One way of doing it (not necessarily recommended) that gives you the exact size of the number in characters is using the stdio functions themselves.

For example, if you print the number (somewhere, for whatever reason) before you allocate your memory, you can use the %n format identifier with printf. %n doesn't print anything; rather, you supply it with a pointer to int, and printf fills that with how many characters have been written so far.

Another example is snprintf, if you have it available. You pass it the maximum number of characters you want it to write to your string, and it returns the number of characters it should have written, not counting the final nul. (Or -1 on error.) So, using a 1-byte dummy string, snprintf can tell you exactly how many characters your number is.

A big advantage to using these functions is that if you decide to change the format of your number (leading 0's, padding spaces, octal output, long longs, whatever) you will not overrun your memory.
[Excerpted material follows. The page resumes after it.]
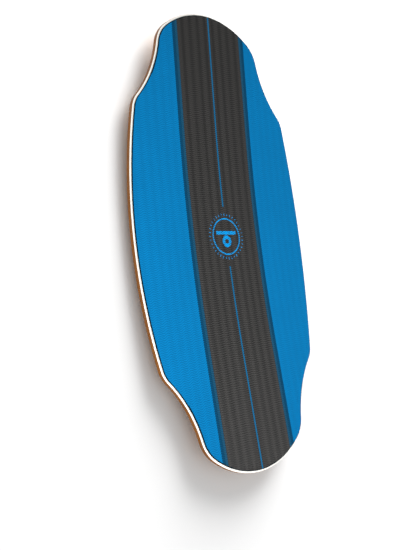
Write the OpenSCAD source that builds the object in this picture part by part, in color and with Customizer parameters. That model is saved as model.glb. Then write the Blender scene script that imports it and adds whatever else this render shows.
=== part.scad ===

If you have GNU extensions to stdio, you may want to consider using asprintf. This is exactly like sprintf, except it does the memory allocation for you! No assembly required. (Although you do need to free it yourself.) But you shouldn't rely on it to be portable.

Answer 6

A safe approximation for signed int is (digits including the potential - sign):

(CHAR_BIT * sizeof(int) - 1) / 3 + 1

The equivalent for unsigned is:

(CHAR_BIT * sizeof(unsigned)) / 3

This will slightly overestimate the space required for very long types (and will also overestimate in the unusual case where int has padding bits), but is a good approximation and has the advantage that it is a compile-time constant. CHAR_BIT is provided by <limits.h>.